In most studios there are Lexicon Reverbs and Yamaha reverbs,( some even had a plate in the ground or a feed to the hallways). When I bought the Yamaha DSPA-1 (recently sold) I recognized some of the DSPs' as the reverb settings from their $10,000 reverb units! Now you can buy a DSP-A1 fot $1200 and get better sound fields than many studios have. In the same way, I hope the expensive SACD format will become the everyday format in the near future. *Carl, I will try to listen to one of the high end turntables at Singer Sound in the next few weeks if it can be arranged. I saw one in their biggest room that cost $20,000.In that same room I listened to the JMLab Utopias $70,000, with two enormous Krell amps, $120,000 each and although it was impressive in some ways it did not move me at all. The two other people listening with me agreed that they were a bit dull! Can you imagine, over $300,000 worth of gear and it sounded boring. We stepped into the next room and put on Ricki Lee Jones' "Horses" album (DDD,..digital all the way) using almost the same system as described in the earlier post,(DCS, Delios, Purcell,Avalons, Conrad Johnson etc. This was expensive gear but it didn't require a mortgage just a big loan and it blew the doors off of that other system. I guess it takes some serious money to get up to the highest end but it is a lot of fun to try to get as close as possible to that benchmark on a budget, by choosing the right combination of equipment. I wish that I was nearby some of you and could participate in a listening session or two.* Vinyl guys, with the higher end systems you have does record wear present significant problems?
The only wear I've dealt with is that done by bad and unclean styli and setup thru the years (of other people), on vintage LP's. Some say they can be brought back to good condition, but that's more hope than reality. Just a thought, but you should seek out Michael Fremer if you want to know about vinyl. He currently is the vinyl guy for Stereophile magazine. I think he lives in NYC. Read every "Analog Corner" and review he's done there over the past 5 years (before you try to meet him), and you'll know plenty. Sorry to hear about your poor health. Hope you feel better soon. BTW, I think YOU should get the prize for the longest backstory of something...heh heh. Kidding only.
Carl, How many times can you play an LP before it shows signs of wear under the best circumstances? I remember them losing some of the higher frequencies after a few plays on a fairly decent rig.
That's a very tough call, and would vary with the vinyl formulation. Maybe 10 or 15 times with a good hard vinyl surface, maybe 3 to 8 times with a soft one. It's almost imperceptable, so maybe the treble range above 15kHz loses about .2 dB with every 10 to 20 plays (past the first 10). IT VARIES MORE THAN THAT GOING FROM OUTER TO INNER GROOVE, USUALLY, from the surface velocity decrease.
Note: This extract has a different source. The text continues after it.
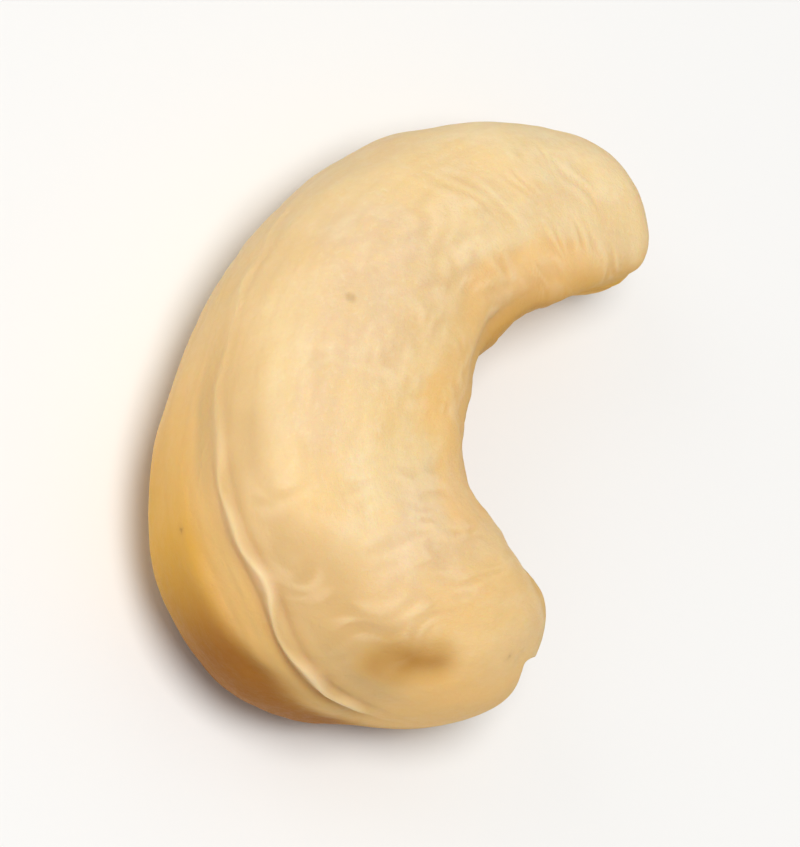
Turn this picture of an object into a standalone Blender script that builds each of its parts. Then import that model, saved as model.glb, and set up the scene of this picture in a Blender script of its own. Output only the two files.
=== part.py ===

With the best tracking cartridges, this particular effect might be below audibility. And sometimes, it was compenstated for during that particular LP's manfacturing process. But there are far bigger transgressions than this, like faulty RIAA curve settings for the cutting amplifier. I use Gruv Glide every time I play a side usually, along with this five step process (others will disagree, and they're wrong...heh heh, kidding...sort of): Clean the stylus with the Benz brush; An older bottle of Last #4 on the stylus; then a newer one; then Record Research Lab #9; then Last #5. I try to let it dry for 30 seconds or more between each application. I do this for every record side played. If the cantilever suspension turns grey (dried out) after a year or two, I apply Armor All with the end of a toothpick, directly onto the rubber (carefully!). You have to do it upside down, so take the arm off first, or else take the cartridge off. Works great.